During his depression (termed a 'breakdown' by some sources), Margaret once again inspired Charles to work in watercolor.  She'd been doing so, herself, in the absence of commissions requiring the large gesso and metal panels she was known for.  

While she retained her interest in metaphysical subjects and was painting these in a more mature style, he was always most fascinated by nature and created some of his loveliest flower studies during this period, particularly on summer painting trips to Walberswick in Suffolk.

Detail from Witch Hazel, Walberswick
 C. R. NacKintosh
c. 1914

Guest Room at Bassett-Lowke House
c. 1919

It was to Walberswick they moved upon leaving Glasgow, but they were driven from the vulnerable Suffolk coast at the start of World War I by officials who thought they might collude with the German enemy.  Relocated to Chelsea in London, they attempted to re-establish themselves in the professional world.  Mainly they created textiles for manufacturers such as Sexton of Belfast and William Foxton, who offered avant-garde fabrics in London, since architectural and decorative commissions were scarce in wartime.  They did design a fourth tearoom for Kate ...  the 'Dug-Out' ... and produced dramatic interiors for a client in Northampton.
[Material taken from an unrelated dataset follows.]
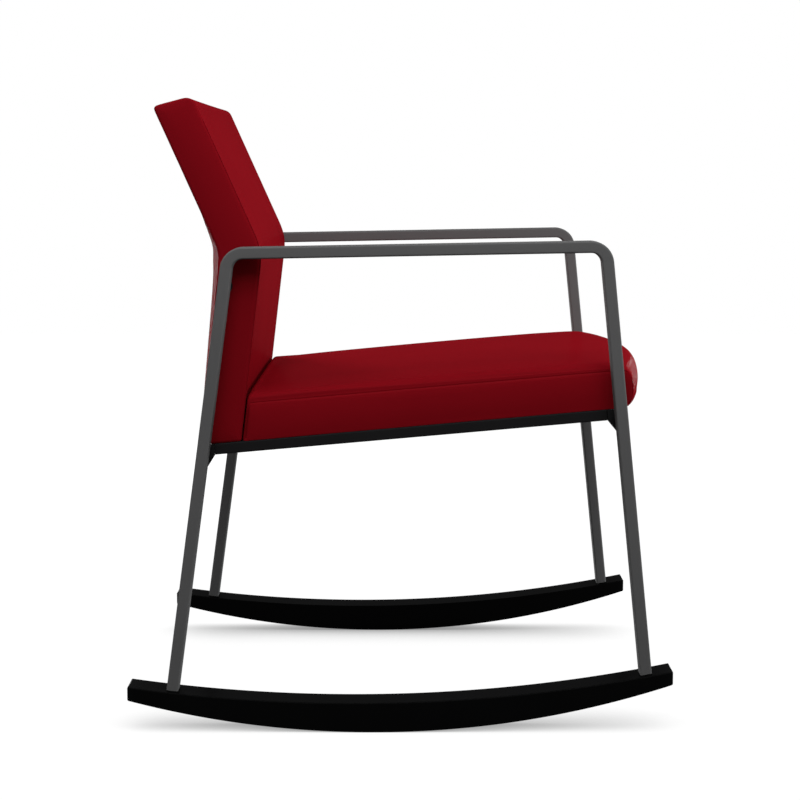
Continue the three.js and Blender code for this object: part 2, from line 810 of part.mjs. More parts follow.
// Spacers and studs between the rear legs and the back
for (const [hand, side] of hands) {
  const outward = [0, side, 0];
  const at = inSpace(spacerPlace, side * panelHalf);
  const studEnd = legInside + studInTube - panelHalf;
  const sleeveFrom = cushionHalf - panelHalf + fitGap;
  const sleeveTo = legInside - panelHalf - fitGap;
  const holeWidth = studDiameter + 2 * fitGap;
  const hole = (start, end) => rod(holeWidth, at, outward, start, end);
  panelHoles.push(hole(-studInPanel - fitGap, cutOverrun));
  cushionHoles.push(hole(-cutOverrun, sleeveFrom + cutOverrun));
  const sleeve = rod(spacerDiameter, at, outward, sleeveFrom, sleeveTo);
  place(
    `back_spacer_${hand}`,
    cut(sleeve, [hole(sleeveFrom - cutOverrun, sleeveTo + cutOverrun)]),
    blackSteel,
  );
  place(`back_stud_${hand}`, rod(studDiameter, at, outward, -studInPanel, studEnd), zincSteel);
}

const panel = backBoard(panelSet, panelFar, fitGap, panelTopMargin, panelHalf);
place('back_panel', cut(panel, panelHoles), plywood);
place('back_cushion', cut(backBody(), cushionHoles), redVinyl);

// Plan of the seat: the rear edge follows the front face of the back
const backFoot = toSeat(meet(backBendPoint, lowerUp, seatLineAbove(0), seatAlong));
const rearLean = Math.tan(radians(backLowerAngle + seatAngle));
const seatRear = backFoot[0] + seatBackGap / Math.cos(radians(backLowerAngle + seatAngle));
const seatLength = seatFront - seatRear;

// One level of the plan, with the bow of the front edge and the draw of the sides
function seatPlan(sideInset, frontInset) {
  const [rear, front] = [seatRear + sideInset, seatFront - frontInset];
  const half = cushionHalf - sideInset;
  const rearCorner = Math.max(seatRearCorner - sideInset, seatRearCorner / 3);
  const frontCorner = Math.max(seatCorner - sideInset, seatCorner / 3);
  const corners = pointsOf(roundOutline([
    [[rear, -half], rearCorner, cornerSteps],
    [[front, -half], frontCorner, cornerSteps],
    [[front, half], frontCorner, cornerSteps],
    [[rear, half], rearCorner, cornerSteps],
  ]));
  const ring = corners.flatMap((here, i) => {
    const run = minus(corners[(i + 1) % corners.length], here);
    if (Math.hypot(...run) < seatLength / 2) {
      return [here];
    }
    const across = Math.abs(run[1]) > Math.abs(run[0]);
    const steps = across && here[0] > 0 ? frontSteps : sideSteps;
    return Array.from({ length: steps }, (unused, k) => add(here, run, k / steps));
  });
  const reach = seatNoseRound * 2;
  return ring.map(([x, y]) => {
    const frontShare = THREE.MathUtils.clamp(1 - (front - x) / reach, 0, 1);
    const bow = seatBow * (1 - (y / cushionHalf) ** 2) * frontShare;
    const draw = seatSideDraw * Math.sin((Math.PI * (x - rear)) / (front - rear));
    return [x + bow, y * (1 - draw / cushionHalf)];
  });
}

// The cushion's rear face leans with the back
function seatLevelRing(sideInset, frontInset, above) {
  return seatPlan(sideInset, frontInset).map(([x, y]) => {
    const rearShareHere = THREE.MathUtils.clamp(1 - (x - seatRear) / (seatLength / 4), 0, 1);
    return [x + rearShareHere * rearLean * above, y, above];
  });
}

const ringInSpace = (ring) => ring.map(([x, y, above]) => {
  const [worldX, worldZ] = fromSeat([x, above]);
  return [worldX, y, worldZ];
});

function seatBody() {
  const rings = seatEdgeShares.map(([heightShare, sideShare, frontShare]) => seatLevelRing(
    sideShare * seatEdgeRound,
    frontShare * seatNoseRound,
    fitGap + heightShare * (seatEdgeHeight - fitGap),
  ));
  const rim = rings.at(-1);
  const middle = seatRear + seatLength / 2;
  const farthest = Math.max(...rim.map(([x]) => Math.abs(x - middle)));
  for (let k = 1; k < crownSteps; k += 1) {
    const share = 1 - (k / crownSteps) ** 2;
    rings.push(rim.map(([x, y]) => {
      const at = [middle + (x - middle) * share, y * share];
      const across = 1 - Math.abs(at[1] / (cushionHalf - seatEdgeRound)) ** crownPowerAcross;
      const along = 1 - Math.abs((at[0] - middle) / farthest) ** crownPowerAlong;
      return [...at, seatEdgeHeight + seatCrown * Math.max(across, 0) * Math.max(along, 0)];
    }));
  }
  return loft(rings.map(ringInSpace), planFaces);
}

// A flat board in the seat, inside the plan
const seatBoard = (margin, low, high) => loft([low, high].map((above) => (
  ringInSpace(seatPlan(margin, 2 * margin).map((at) => [...at, above]))
)), planFaces);

const boardHoles = [];
for (const [hand, side] of hands) {
  for (const [name, along] of boardScrewPlaces) {
    const bearing = inSpace(fromSeat([along, -railWall - fitGap]), side * boardScrewSide);
    boardHoles.push(screwHole(boardScrew, bearing, up, 0, boardScrew.length + fitGap));
  }
}
const boardTop = fitGap + boardThickness;
place('seat_board', cut(seatBoard(boardMargin, fitGap, boardTop), boardHoles), plywood);
place(
  'seat_cushion',
  cut(seatBody(), [seatBoard(boardMargin - fitGap, -cutOverrun, boardTop + fitGap)]),
  redVinyl,
);

const clothRear = rearBarAlong + railWidth / 2 + fitGap;
const clothFront = frontBarAlong - railWidth / 2 - fitGap;
const clothOutline = [
  [clothRear, -dustCoverThickness],
  [clothFront, -dustCoverThickness],
  [clothFront, 0],
  [clothRear, 0],
].map(fromSeat);
place('seat_dust_cover', prism(clothOutline, -barEnd, barEnd), blackCloth);

export default parts;
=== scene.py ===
import math
from typing import NamedTuple

import bmesh
import bpy
from bpy.props import FloatProperty, FloatVectorProperty, PointerProperty
from mathutils import Matrix, Vector, kdtree


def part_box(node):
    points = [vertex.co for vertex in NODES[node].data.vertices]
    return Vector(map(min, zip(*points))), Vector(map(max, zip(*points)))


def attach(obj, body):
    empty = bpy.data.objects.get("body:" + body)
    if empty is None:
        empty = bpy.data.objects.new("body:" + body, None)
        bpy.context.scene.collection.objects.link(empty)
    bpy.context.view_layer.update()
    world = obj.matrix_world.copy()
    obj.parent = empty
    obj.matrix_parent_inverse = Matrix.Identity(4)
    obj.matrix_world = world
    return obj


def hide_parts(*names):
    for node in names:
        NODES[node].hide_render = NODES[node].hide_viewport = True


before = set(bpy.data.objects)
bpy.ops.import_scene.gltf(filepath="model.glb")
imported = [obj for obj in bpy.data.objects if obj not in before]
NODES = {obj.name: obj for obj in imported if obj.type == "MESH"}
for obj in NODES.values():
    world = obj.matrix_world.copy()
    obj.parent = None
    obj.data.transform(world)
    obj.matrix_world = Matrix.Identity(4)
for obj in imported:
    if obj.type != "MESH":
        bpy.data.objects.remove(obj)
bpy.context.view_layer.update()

bl_info = {
    "name": "Rocking Chair",
    "version": (1, 0, 0),
    "blender": (4, 5, 0),
    "location": "View3D > Sidebar > Rocking Chair",
    "description": "Builds a rocking chair with steel side frames, curved runners and vinyl cushions",
    "category": "Object",
}

# Forward is +X, the sitter's left is +Y, and the floor is at zero
HANDS = (("right", -1), ("left", 1))
LEGS = ("rear", "front")
FIT_GAP = 0.0003
REST_GAP = 0.00005
FLAT = 0.0002
EDGE = 0.0005
SMOOTH_ANGLE = math.radians(35)


class Screw(NamedTuple):
    """Sizes of one kind of screw, in metres. Its head bears where its shank starts."""

    shank: float
    head: float
    head_height: float
    length: float
    socket: float
    socket_depth: float
    pitch: float
    pointed: bool


SCREWS = {
    "runner_bolt": Screw(0.006, 0.012, 0.004, 0.034, 0.004, 0.002, 0.001, False),
    "bracket_screw": Screw(0.006, 0.0105, 0.0033, 0.017, 0.004, 0.0018, 0.001, False),
    "strap_bolt": Screw(0.006, 0.0105, 0.0033, 0.014, 0.004, 0.0018, 0.001, False),
    "board_screw": Screw(0.005, 0.010, 0.0025, 0.011, 0.003, 0.0012, 0.0016, True),
    "strap_screw": Screw(0.005, 0.009, 0.0025, 0.014, 0.003, 0.0012, 0.0016, True),
}


def size(name, default, description):
    """A length that the user may change, in metres."""
    return FloatProperty(name=name, description=description, default=default, unit="LENGTH", precision=4)


def turn(name, default, description):
    """An angle that the user may change, given in degrees and kept in radians."""
    return FloatProperty(
        name=name, description=description, default=math.radians(default), unit="ROTATION", precision=3
    )


def share(name, default, description, low=0.0, high=1.0):
    """A plain number that the user may change."""
    return FloatProperty(name=name, description=description, default=default, min=low, max=high)


def colour(name, default, description):
    """A linear colour that the user may change."""
    return FloatVectorProperty(
        name=name, description=description, default=default, subtype="COLOR", size=3, min=0, max=1
    )


class ChairFrameSizes(bpy.types.PropertyGroup):
    """The two bent side frames"""

    width: size("Width", 0.6128, "Width of the chair over the two side frames")
    tube_depth: size("Tube depth", 0.0282, "Side of the tube that faces outwards")
    tube_thickness: size("Tube thickness", 0.0152, "Side of the tube that shows from beside the chair")
    tube_wall: size("Tube wall", 0.0016, "Thickness of the steel")
    tube_corner: size("Tube corner", 0.0025, "Outer radius of the tube's corners")
    bend_radius: size("Bend radius", 0.022, "Radius of the tube's middle line where it bends")
    arm_height: size("Arm height", 0.6268, "Height of the arm's middle line over the middle of the chair")
    arm_angle: turn("Arm slope", 1.033, "Rise of the arm towards the front")
    rear_reach: size("Rear leg reach", 0.3048, "How far behind the middle the rear leg's line ends")
    rear_angle: turn("Rear leg lean", 7.784, "Forward lean of the rear leg")
    front_reach: size("Front leg reach", 0.3289, "How far ahead of the middle the front leg's line ends")
    front_angle: turn("Front leg lean", 5.914, "Backward lean of the front leg")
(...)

At the Whynne Bassett-Lowke home, a bold new style asserted itself with primary hues and geometric motifs that anticipated Art Deco.  When as a guest, George Bernard Shaw was given the bedroom room shown and asked if the decor would trouble his sleep, he replied, "No.  I sleep with my eyes shut."

Shaw's was an attitude all too typical among the British in those days.  By 1920, Charles had abandoned hope of resuming his architectural career and, in 1923, he and Margaret abandoned England to settle in the French Pyrenees, occupying a hotel room in the Languedoc village of Port-Vendres.  Nonetheless,  it isn't despair we see in their late paintings.

Opera of the Sea (date uncertain)
Margaret Macdonald Mackintosh

La Rue de Soleil Port-Vendres, 1926
C. R. Mackintosh

Charles' last architectural design, still unrealized, was for an artists' studio complex in Chelsea.

Designed in 1920, it looks just as modern today.